Put breast side down in a roasting pan and roast at 350F for 30 minutes.
Turn the chicken over and roast for 30 minutes.
Turn the oven to 400F and roast for 20 - 25 more minutes. Skin should be golden brown and puffy. Remove, let rest for 5 - 10 minutes, then carve and serve with pan juices.
For a thicker sauce/gravy: Pour 1/2 cup chicken stock into the roasting pan. Scrape up any brown bits and pour it all into a small saucepan. Bring to a boil over medium-high heat. Dissolve 1 tbs cornstarch in 1/2 cup chicken stock. Slowly pour into saucepan, stirring until clear and thickened to your liking. Serve with chicken.
Potatoes Lyonaise Preparation and cooking time: 40 minutes
These are incredibly easy and delicious, and pair well with flavorful fish and chicken. They absorb the chicken stock at the end, giving them a bit of a syrupy glaze.
2 medium potatoes
1 medium onion
1 clove garlic
2 tsp butter
2 tsp olive oil
1/4 cup (2oz, 60ml) chicken stock
Peel onion, cut in half and slice thinly. Peel and chop garlic. Sauté onion and garlic in medium nonstick skillet in 2 tsp butter until lightly golden, about 10 minutes. Cut potatoes in quarters lengthwise, then slice thinly.
Remove onions and garlic from pan. Add 2 tsp oil, potatoes and sauté until golden, turning often with spatula, about 20 minutes. When potatoes are golden, return onion and garlic to pan, add chicken stock, cover and simmer until stock is absorbed, 5 - 10 minutes. Serve.

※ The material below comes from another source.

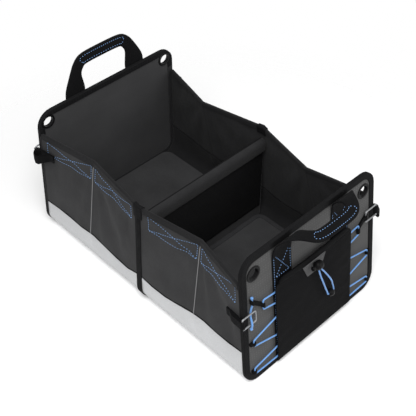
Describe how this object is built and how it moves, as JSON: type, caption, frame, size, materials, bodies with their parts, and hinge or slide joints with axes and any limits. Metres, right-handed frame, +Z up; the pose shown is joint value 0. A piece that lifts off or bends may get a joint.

1/3 head cauliflower enough for 2 persons
2 tbs butter
1 tsp dried basil
Cut cauliflower into pieces, put into a steamer and steam over water for 15 - 20 minutes until fork-tender. Remove and drain water from pan. In same pan melt butter. Add herbs, sauté lightly. Pour over cauliflower and serve - adding salt & pepper if desired.